Meaning, don't consult with some useless fucking international organization like the League of Nations or the UNO. Don't even waste time consulting with some rabbi, priest, pastor, imam or whomever. Just make sure you acquire the right target, and don't waste too much precious ammunition on him.
Can't bring yourselves to do all of the above? Still thinking about the goodness of the human soul and all that shit? Then crawl off into the gas chamber and die there, if you think that's an appropriate way to check out.
You want to fight evil, Dean? There's only one thing that works, from the way I see it: Find the bad guy and neutralize him. Permanently. No bad guy, no evil.

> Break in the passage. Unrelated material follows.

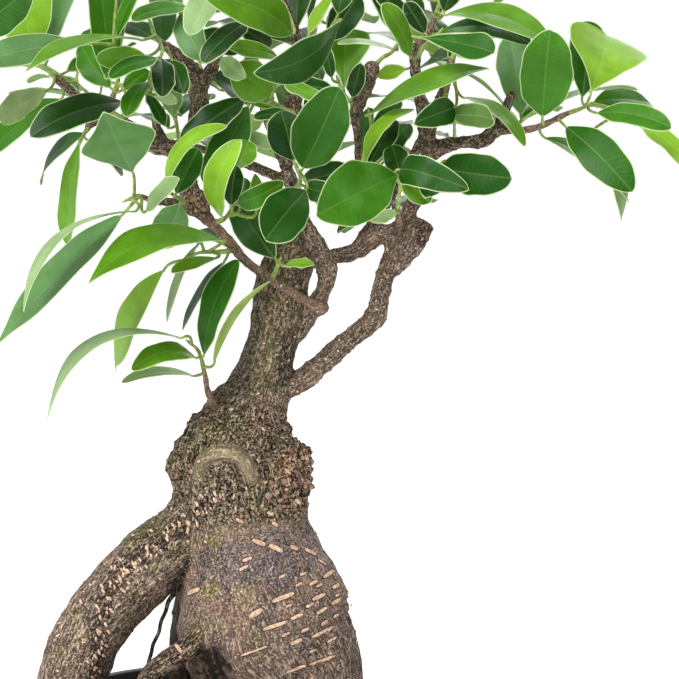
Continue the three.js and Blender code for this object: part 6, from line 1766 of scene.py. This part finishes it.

You say you got evil organized by a powerful country with a big army? Help mobilize an even stronger country or group countries, and you can have the unique pleasure of burning their citizens in to death in firestorms, as your air forces pulverize their cities. Wherever there is force, someone can organize a stronger force. That's the way we won World War II, back 60 years ago.
I didn't think much on you being part american Indian, Dean. And it wouldn't have mattered anyway. Did our forefathers here steal all their land? You're fucking-A right they did, and I have no qualms about that whatsoever. The weak, backward and disorganized througout human history have lost their lands and frequently their freedom to the strong, advanced and well-organized.
That's why the lands of the continental USA were explored, exploited, and expropriated, all with about 50 years in the first half of the 1800s. Anyway, the Indians can now get even with the whiteface suckers by setting up gambling casinos in most states, with monopolies such as would have brought a smile to the face of Juan Trippe, president of Pan-American Airlines in the 30s and 40s. If any of them prefer to live in animal-hide tents in mid-winter, and live by killing deer with bows and arrows, there's always northern Canada and Alaska.
So. All you would-be victims out there. Get smart. Get organized. Get armed. Get trained. Then if push comes to shove, maybe you can be a survivor.
That's the way the show works, folks.